This article aims to introduce readers to the history, geography and culture of the Outback, to provide background information for Odyssey Traveller’s Outback and other Australia tours.

What is the Outback?

The concept of the Outback goes back to the 19th century idea of ‘back’ country, which was in use by 1800 to describe land beyond the settled regions. The crossing of the Blue Mountains gave a new sense of the scope of the Australian continent, and the term ‘outback‘ was born. ‘Outback‘ was first used in print in 1869, when the writer was referring to lands west of Wagga Wagga, New South Wales

If you’re Australian, you’ve probably heard people say that the Outback is ‘beyond the black stump’. But where exactly is the black stump? It has been suggested that the ‘black stump’ refers to the Black Stump Wine Saloon, which stood about 10 kilometres out of the town of Coolah, NSW. Others suggest that the ‘black stump’ refers to a fire-blackened tree stump used by surveyors near Blackall, QLD, in 1887 (Mayne, Beyond the Black Stump, 4). Either way, the term entered the Australian vernacular – and now the location of the ‘black stump’ varies according to local folklore. In Nevil Shute’s Beyond the Black Stump (1956), a novel set in north-western Australia, a visiting American asks what precisely the ‘black stump’ is. The Australian explains that ‘it’s just what they say around here. It just means – anywhere.’

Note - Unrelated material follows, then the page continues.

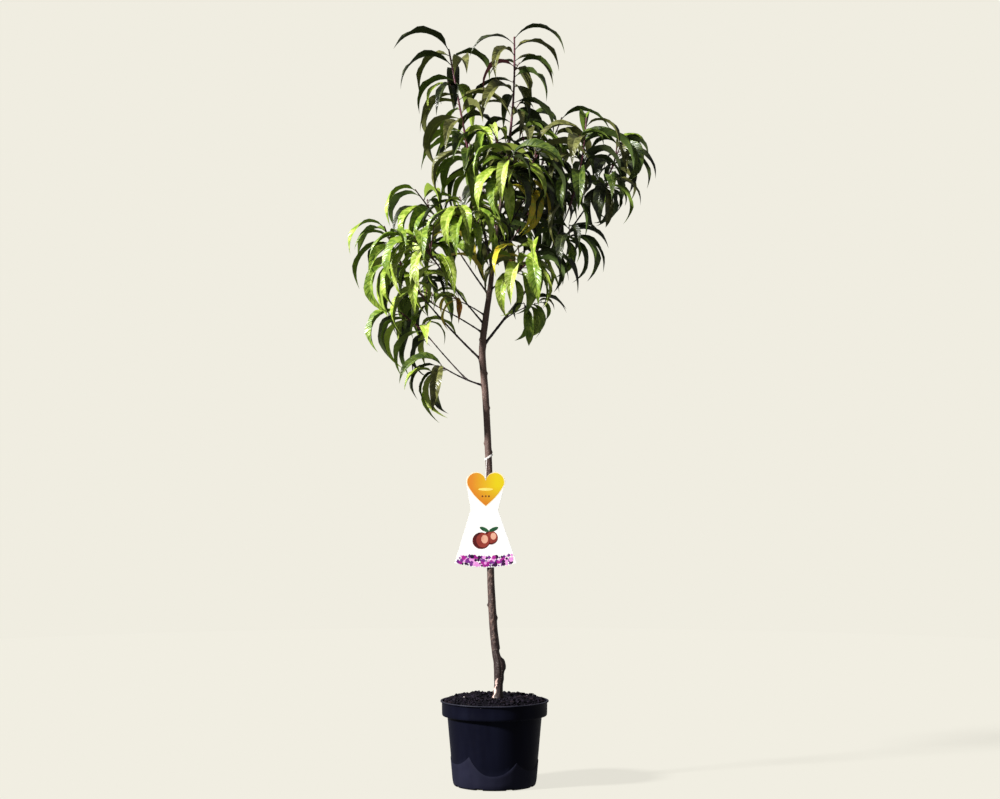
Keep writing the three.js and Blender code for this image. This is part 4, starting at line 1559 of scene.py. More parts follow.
@dataclass
class BoughWood:
    """All boughs, with swollen joints and a flared root at the wood that carries them."""

    crown: Crown
    sides: int = 14
    ring_gap: float = 2.2
    joint_gap: float = 21.0
    joint_spread: Pair = (0.75, 1.25)
    joint_swell: float = 0.42
    joint_length: float = 2.0
    flare: float = 0.5
    flare_length: float = 4.5
    uneven: float = 0.10

    def build(self) -> Object:
        """Returns the finished boughs, as one piece."""
        pile = MeshPile()
        for n, size in enumerate(BOUGH_SIZES):
            self._add_bough(pile, self.crown.limbs[size.name], n)
        nodes = [f"bough_{size.name}" for size in BOUGH_SIZES]
        return finished(pile.build("boughs", BOUGH_BARK.material()), "bough_bark", *nodes, angle=60)

    def _add_bough(self, pile: MeshPile, limb: Limb, number: int) -> None:
        """Adds one bough to the pile.

        Args:
            pile: Where it goes.
            limb: The bough.
            number: Its number, which sets its unevenness.
        """
        length = limb.line.length()
        shares = even_shares(max(int(length / self.ring_gap), 12))
        along = shares * length
        clear = np.maximum(along - self._parent_radius(limb), 0)
        radius = limb.radii(shares) * (limb.girth + self.flare * np.exp(-clear / self.flare_length))
        stream = Stream(71, number)
        place = stream.between((8, 16))
        while place < length - 3:
            radius += self.joint_swell * np.exp(-(((along - place) / self.joint_length) ** 2))
            place += self.joint_gap * stream.between(self.joint_spread)
        rough = [
            [noise.noise((cos(a), sin(a), d * 0.12 + number * 7)) for a in circle(self.sides)]
            for d in along
        ]
        radii = radius[:, None] * (1 + self.uneven * np.array(rough))
        pile.add_tube(limb.line, shares, radii, self.sides)

    @staticmethod
    def _parent_radius(limb: Limb) -> float:
        """Returns the radius of the wood that carries a bough, where it leaves it."""
        gaps = np.linalg.norm(limb.parent.line.points(60) - limb.line.point(0.0), axis=1)
        return limb.parent.radius(int(np.argmin(gaps)) / 60)


@dataclass
class GreenShoots:
    """The stems, twigs and spurs that carry the leaves, with a bud in each leaf's crook."""

    crown: Crown
    stem_sides: int = 8
    twig_sides: int = 6
    twig_rings: int = 8
    joint_swell: float = 0.28
    joint_length: float = 3.0
    blend: float = 22.0
    bud_rings: tuple[Pair, ...] = ((0.0, 0.5), (0.9, 0.95), (2.0, 0.75))
    bud_sides: int = 5
    bud_tip: float = 3.4

    def build(self) -> Object:
        """Returns the finished shoots, as one piece."""
        pile = MeshPile()
        for mass in self.crown.masses:
            self._add_stem(pile, mass)
            for shoot in mass.shoots:
                shares = even_shares(self.twig_rings)
                pile.add_tube(shoot.line, shares, shoot.radii(shares), self.twig_sides)
            for i, (leaf, _) in enumerate(mass.leaves):
                self._add_bud(pile, leaf, i)
        return finished(pile.build("green_shoots", SHOOT_BARK.material()), "leaves", angle=60)

    def _add_stem(self, pile: MeshPile, mass: Mass) -> None:
        """Adds a mass's stem, which grows out of its limb's tip with no step in its breadth.

        Args:
            pile: Where it goes.
            mass: The mass.
        """
        stem = mass.stem
        length = stem.line.length()
        shares = even_shares(max(int(length / 4), 10))
        radius = stem.radii(shares) * stem.girth
        if mass.size.at is None:
            step = stem.parent.radius(1.0) * stem.parent.girth - radius[0]
            radius += step * np.exp(-shares * length / self.blend)
        near = stem.line.points(40)
        for leaf, _ in mass.leaves:
            share = int(np.argmin(np.linalg.norm(near - leaf.root, axis=1))) / 40
            gap = (shares - share) * length / self.joint_length
            radius += self.joint_swell * np.exp(-(gap**2))
        pile.add_tube(stem.line, shares, radius, self.stem_sides)

    def _add_bud(self, pile: MeshPile, leaf: Leaf, number: int) -> None:
        """Adds the small pointed bud above a leaf's root.

        Args:
            pile: Where it goes.
            leaf: The leaf.
            number: Its number, which varies the bud's size.
        """
        size = 1.0 + 0.25 * sin(number * 2.3)
        out = leaf.heading * cos(leaf.rise) + UP * sin(leaf.rise)
        along = unit(out * 0.5 + UP * 0.85)
        first, second = cross_axes(along)
        start = leaf.root + out * 1.3 + UP * 0.7
        points = [
            start + along * a * size + (first * cos(t) + second * sin(t)) * r * size
            for a, r in self.bud_rings
            for t in circle(self.bud_sides)
        ]
        last = len(points) - self.bud_sides
        faces = [tuple(range(self.bud_sides - 1, -1, -1)), *ring_faces(len(self.bud_rings), self.bud_sides)]
        for k in range(self.bud_sides):
            faces.append((last + k, last + (k + 1) % self.bud_sides, len(points)))
        pile.add(np.array([*points, start + along * self.bud_tip * size]), faces)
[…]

Even today the precise definition of ‘outback’ remains a point of contention. The Australian Department of Agriculture, Water, and the Environment defines ‘rangelands (as they term the Outback) as covering 81% of Australia‘s landmass, including all of the Northern Territory; Queensland from Cape York to Birdsville, with the border heading inland north of Mackay (and not including areas around Cairns and Townsville); Western New South Wales, beginning east of Bourke; Northern South Australia, beginning just south of Port Augusta, and most of Western Australia, except for a south-western band stretching from east of Esperance to south of Canarvon. Out of Australia‘s states, only Victoria and Tasmania do not include areas of Outback

Others contest this definition, particularly the inclusion of the tropical – and wet – Top End, Kakadu National Park, Arnhem Land and Cape York. They define the Outback as the arid and semi-arid regions of Australia, where red dirt predominates. This definition still includes over 70% of the Australian continent. 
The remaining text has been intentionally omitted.